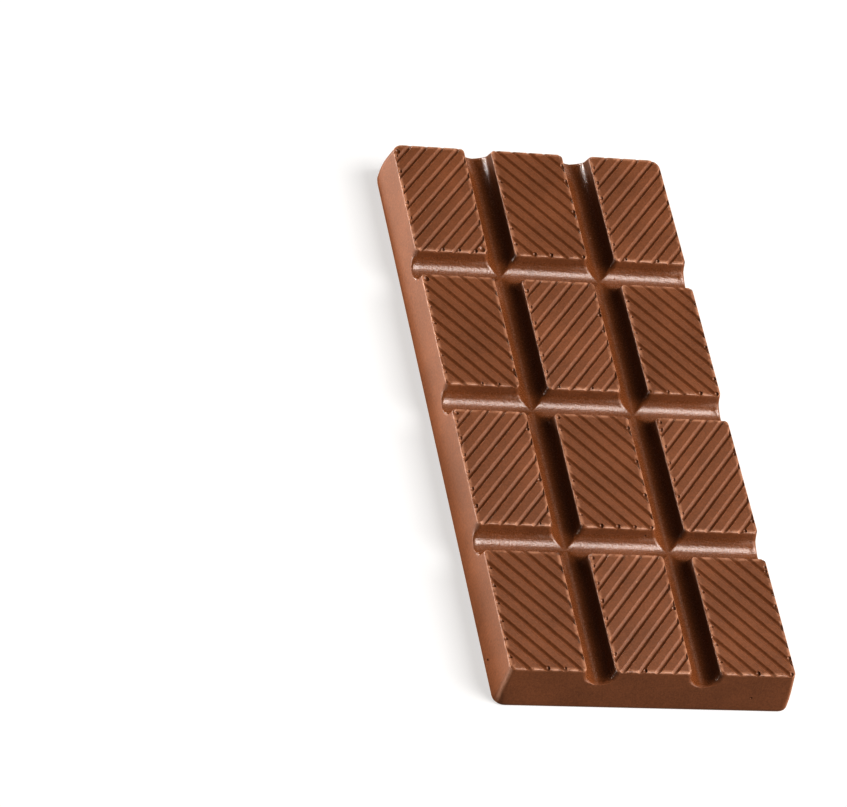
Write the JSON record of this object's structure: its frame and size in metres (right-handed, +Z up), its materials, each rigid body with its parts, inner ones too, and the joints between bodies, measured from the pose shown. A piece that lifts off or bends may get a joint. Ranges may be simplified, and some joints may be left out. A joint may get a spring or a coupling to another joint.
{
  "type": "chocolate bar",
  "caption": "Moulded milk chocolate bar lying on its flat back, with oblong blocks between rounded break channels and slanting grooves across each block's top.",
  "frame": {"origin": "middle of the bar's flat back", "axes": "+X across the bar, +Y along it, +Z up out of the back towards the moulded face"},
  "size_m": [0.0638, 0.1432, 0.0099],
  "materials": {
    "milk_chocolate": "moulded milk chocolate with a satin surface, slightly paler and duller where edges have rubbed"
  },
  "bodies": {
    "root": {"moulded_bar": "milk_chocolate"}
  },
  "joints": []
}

Stated task >> Set down every line of the listing above again, exactly as given.

Response to the exercise >>
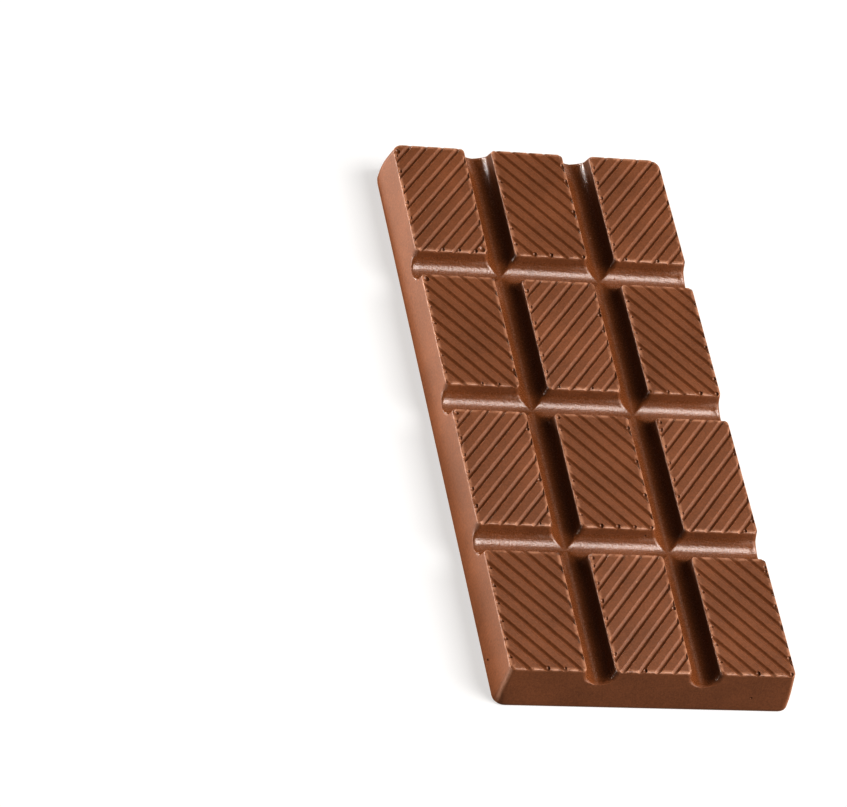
Write the JSON record of this object's structure: its frame and size in metres (right-handed, +Z up), its materials, each rigid body with its parts, inner ones too, and the joints between bodies, measured from the pose shown. A piece that lifts off or bends may get a joint. Ranges may be simplified, and some joints may be left out. A joint may get a spring or a coupling to another joint.
{
  "type": "chocolate bar",
  "caption": "Moulded milk chocolate bar lying on its flat back, with oblong blocks between rounded break channels and slanting grooves across each block's top.",
  "frame": {"origin": "middle of the bar's flat back", "axes": "+X across the bar, +Y along it, +Z up out of the back towards the moulded face"},
  "size_m": [0.0638, 0.1432, 0.0099],
  "materials": {
    "milk_chocolate": "moulded milk chocolate with a satin surface, slightly paler and duller where edges have rubbed"
  },
  "bodies": {
    "root": {"moulded_bar": "milk_chocolate"}
  },
  "joints": []
}